Things I have found on my work desk in the last month: Barbie dolls in various stages of undress. Fruit snack wrappers. Partially-eaten sandwiches and already-chewed dog snacks. An aluminum folding knife. And lumps of substances we are gonna pretend were once Play-Doh.
You guessed it: We’re remote learning. Have been since right after Thanksgiving. My wife and I both work from home and we now have a mere six kids in school. It’s not pretty. On the one hand, I don’t have to get up as early to get the kids to school. On the other, we are all turning into Boo Radley, the recluse from “To Kill A Mockingbird.”
We’re lucky we can both work from home, but there are so many parents in New Hampshire with kids at home and no options for childcare. In Nashua, parents have been stuck in the remote learning trap since last March, and they seem to be an afterthought for local leaders.
The Nashua Board of Education isn’t just doing a belt and suspenders response to the pandemic. This is a ‘light your hair on fire and running around screaming’ level overreaction. And it’s hurting the people they are supposed to be serving. This week they announced they might reopen, sorta, depending on the conditions, maybe.

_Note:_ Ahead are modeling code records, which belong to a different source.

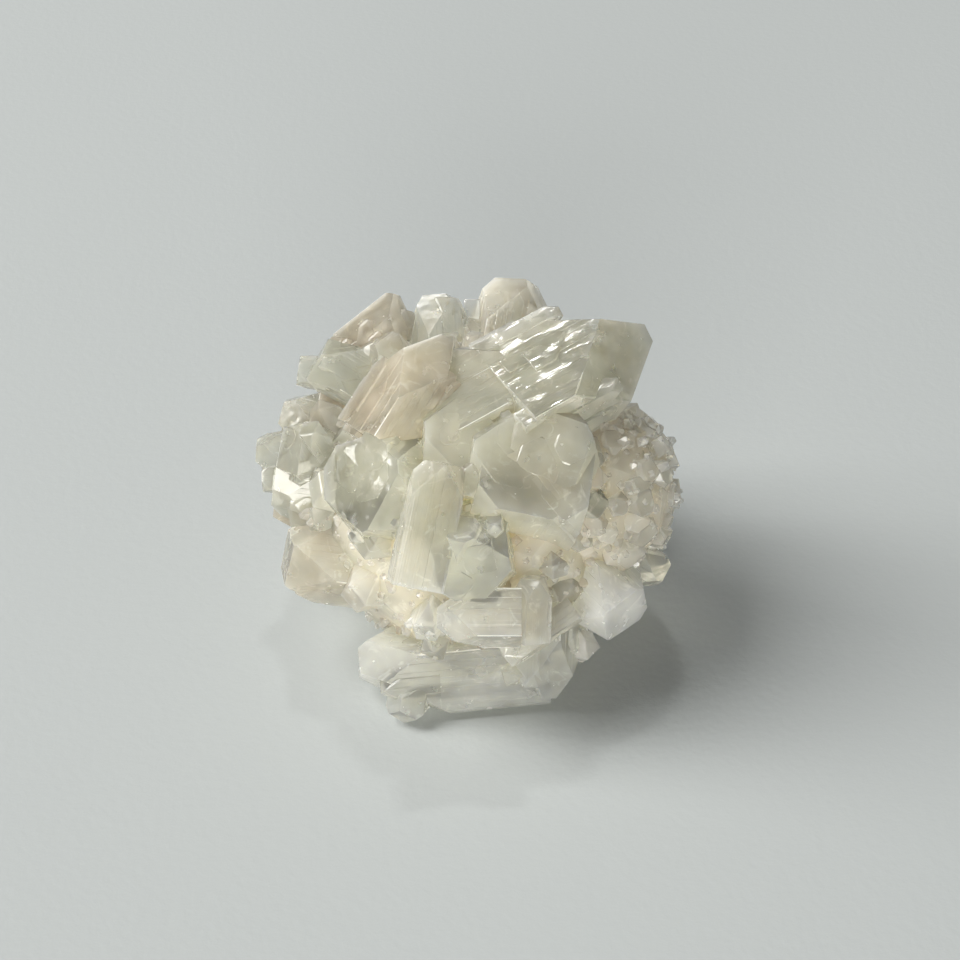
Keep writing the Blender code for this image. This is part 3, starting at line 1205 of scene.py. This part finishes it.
        # Painted shade: the crystals darken towards the top and the left, where the light falls strongest, on
        # top of a dark tone of their own that varies at random.
        shade = across.sibling("Z").ramp(*self.top) * 0.9 + (across * -1.0).ramp(*self.left) * 1.25
        smoke_and_shade_mask = shade + (nodes.noise(place, 110.0, 2.0) - 0.5) * 1.1 + warmth * 0.05 - 0.28
        smoke_and_shade_colour = nodes.mix(warm.ramp(0.3, 0.8), Tint.SMOKE.value, Tint.TAUPE_AND_SHADE.value)
        colour = nodes.mix(warm, Tint.SAGE.value, Tint.PEACH.value)
        colour = nodes.mix(wisps * 0.5, colour, Tint.CLOUD_AND_PAINTED_LIGHT.value)
        colour = nodes.mix(smoke_and_shade_mask.clamped(), colour, smoke_and_shade_colour)
        # White where the warmth is below 0: partly the crystal's pale tone, partly painted light that
        # brightens crystals lying in shade.
        colour = nodes.mix((warmth * -1.0).clamped(), colour, Tint.CLOUD_AND_PAINTED_LIGHT.value)
        return nodes.mix(wear_and_rim_highlight, colour, Tint.CHIPPED_AND_RIM_HIGHLIGHT.value)

    def relief(self, nodes: Nodes, place: Value, grain: Value, streaks: Value, striped: Value) -> Value:
        """Raise the fine stripes: ridges in patches on prism faces, and a slight swell on the others.

        Args:
            nodes: the material's tree.
            place: the place in the object.
            grain: the place in the grain's own coordinates.
            streaks: fine streaks along the grain.
            striped: how striped the face is.

        Returns:
            The normal.
        """
        swell = nodes.noise(place, 480.0, 1.0, 0.55)
        groove_place = self.drawn_out(nodes, grain, self.groove)
        coarse = nodes.noise(groove_place, 1.0, 0.0, 0.5)
        patches = nodes.noise(groove_place, 0.8, 2.0, 0.7).ramp(0.51, 0.61)
        across = nodes.add("ShaderNodeSeparateXYZ", {}, {0: grain})
        comb = (across * self.comb + streaks * 0.6).math("PINGPONG", 0.5)
        grooves = (comb * patches * 0.18 + streaks * 0.05 + coarse * 0.12) * striped
        height = grooves + swell * (0.55 - striped * 0.40)
        sockets = {"Strength": 1.0, "Distance": self.stripe_height, "Height": height}
        return nodes.add("ShaderNodeBump", {}, sockets)


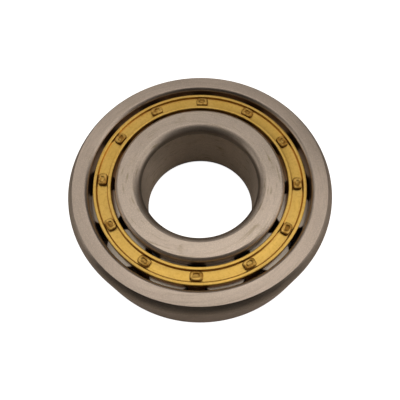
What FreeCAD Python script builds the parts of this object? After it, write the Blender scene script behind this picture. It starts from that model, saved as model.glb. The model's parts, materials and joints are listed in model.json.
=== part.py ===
"""Cylindrical roller bearing with a two-piece riveted brass cage, as a parametric FreeCAD document.

The bearing stands on its lower side face: the origin is on the shaft axis in that face and +Z runs
up the axis. The inner ring's single flange is at the top. Millimetres and degrees throughout.
"""
import FreeCAD, Part
import math
import os
import Sketcher

os.makedirs("parts", exist_ok=True)
doc = FreeCAD.newDocument("roller_bearing")

# ---------------------------------------------------------------- driving dimensions
SIZES = [
    ("bore_dia", 40, "shaft bore"),
    ("outside_dia", 90, "outside of the outer ring"),
    ("width", 23, "both rings, face to face"),
    ("inner_raceway_dia", 52, "raceway of the inner ring"),
    ("outer_raceway_dia", 80, "raceway of the outer ring"),
    ("raceway_width", 14.06, "between the guide flanges"),
    ("outer_flange_bore", 75.2, "bore of the outer ring's two flanges"),
    ("inner_flange_dia", 57.4, "outside of the inner ring's flange"),
    ("outside_corner_radial", 2.3, "outer ring corner, across the face"),
    ("outside_corner_axial", 3.0, "outer ring corner, along the outside"),
    ("outside_corner_bend", 11.0, "arc of the outer ring corner"),
    ("bore_corner_radial", 2.45, "inner ring corner, across the face"),
    ("bore_corner_axial", 2.95, "inner ring corner, along the bore"),
    ("bore_corner_bend", 3.5, "arc of the inner ring corner"),
    ("outer_flange_edge", 1.0, "blunted edge of the outer ring's flange bores, each way"),
    ("outer_flange_bend", 1.8, "arc of that edge"),
    ("inner_flange_edge", 1.2, "blunted edge of the inner ring's flange, each way"),
    ("inner_flange_bend", 2.0, "arc of that edge"),
    ("lead_in_radial", 0.5, "lead-in of the flangeless side, across"),
    ("lead_in_axial", 1.9, "lead-in of the flangeless side, along"),
    ("relief_size", 0.9, "reach of the grinding relief along each wall"),
    ("relief_radius", 0.68, "radius of the grinding relief"),
    ("flange_break", 0.25, "edge break where a flange meets the roller space"),
    ("roller_count", 12, "rollers, cage pockets and rivets"),
    ("roller_dia", 13.96, "roller, with running clearance to both raceways"),
    ("roller_length", 14, "roller, over its ends"),
    ("roller_round", 0.8, "corner round of a roller"),
    ("cage_bore", 60, "inside of the cage"),
    ("cage_outside", 72.3, "outside of the cage"),
    ("cage_width", 20.6, "cage body and cover together"),
    ("cover_thickness", 3.1, "cage cover over its rims"),
    ("pocket_clearance", 0.1, "radial gap between pocket and roller"),
    ("pocket_end_gap", 0.2, "gap between pocket floor and roller end"),
    ("cage_chamfer", 0.3, "outer edges of the cage"),
    ("channel_depth", 0.9, "channel turned in the cover"),
    ("channel_rim", 1.2, "width of each rim beside the channel"),
    ("channel_chamfer", 0.15, "inner edges of the rims"),
    ("tenon_side", 2.5, "rivet tenon, square section"),
    ("tenon_round", 0.4, "corner round of a rivet tenon"),
    ("tenon_gap", 0.05, "gap between tenon and cover hole"),
    ("head_radial", 3.05, "rivet head, radially"),
    ("head_tangential", 4.3, "rivet head, around the cage"),
    ("head_height", 1.1, "rivet head above the channel floor"),
    ("head_round", 0.8, "corner round of a rivet head"),
    ("head_chamfer", 0.22, "bevel round the top of a rivet head"),
    ("dimple_radial", 1.3, "peening mark in a rivet head, radially"),
    ("dimple_tangential", 2.2, "peening mark in a rivet head, around the cage"),
    ("dimple_round", 0.3, "corner round of the peening mark"),
    ("dimple_depth", 0.25, "depth of the peening mark"),
]

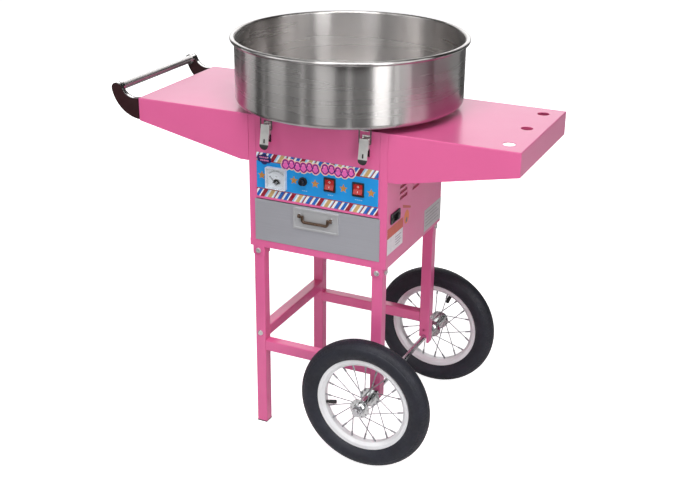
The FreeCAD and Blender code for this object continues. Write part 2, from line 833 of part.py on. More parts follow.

Nashua parent Wayne Georgiana told NHPR’s Rick Ganley he’s stopped working and essentially gone back to high school.
“I’m a small business owner, and I haven’t really been able to do any work because of my freshman daughter. She has an IEP. She should be in school, but I have to sit with her and basically redo my freshman year all over again,” Georgiana said.
Meanwhile, I’m doing kindergarten, third grade, fifth grade, seventh grade, ninth and eleventh. And weeping.
Georgiana, one of the people who started the back-to-the-classroom group Nashua Parent Voice, told Ganely people are putting their kids into Catholic schools, and even selling their homes and moving to a community with a school district where schools are open. Parents in Nashua just want their kids back in some kind of school, and they want to get back to work.
I know how they feel. I would appreciate a morning without having to convince the kindergartener that she still has to get dressed. In clean clothes.
All this staying home is creating a $14-28 trillion long-term drag on the economy, economists told Axios. Kids are falling behind on the math and reading skills they should have achieved, and they will be less ready to reenter the world when the pandemic lifts. Speaking from observation, some of them will also be weirder and smellier than before.
Seriously, according to the Axios report, the hardest-hit kids will be the ones in poorer school districts who have fewer resources for remote learning. Keeping kids out of school is contributing to the creation of a permanent underclass.
And there’s no reason for this. Both Dr. Benjamin Chan and Dr. Anthony Fauci have said schools should reopen, and as long as people wear masks, keep distant, and wash hands they will be safe. Experts agree as long as the hospitalization rate in a given community stays low, schools are safe to open for in-person learning.
It makes sense for schools to go remote for periods of time when there is a surge in cases, like what happened after people decided to have a side dish of ‘rona along with their Thanksgiving turkey this year.
The New Hampshire teachers union kicked up a fuss when the vaccine rollout got underway, saying teachers should be in line along with first responders. Union officials also seemed to play a game to see how many rakes they could step on when making their argument.
They got owned when Gov. Chris Sununu made it into a political version of “The Trolley Problem,” practically asking the NEA-New Hampshire to name exactly which individual seniors they wanted to kick out of line and give their shots to relatively young and healthy teachers.
(The Trolly Problem is a thought experiment where you’re given the choice to save five people in danger of being hit by a trolley, by diverting it to kill just one person. My vote’s for Minnie LaFonatine from the North End of Manchester. She knows what she did.)
Should teachers and daycare workers have been first in line for the vaccine along with first responders? Yes. But that didn’t happen, and right now there isn’t the supply to make that happen.
Wear a mask, wash your hands, and let parents and kids get back to work.
One more point: For the love of God, wear a proper mask. One that goes over your mouth and nose. Not one of those stupid plastic face shields. What, are you a 5-year-old?
Now if you will excuse me, I have to put some chewing gum in a tree hollow.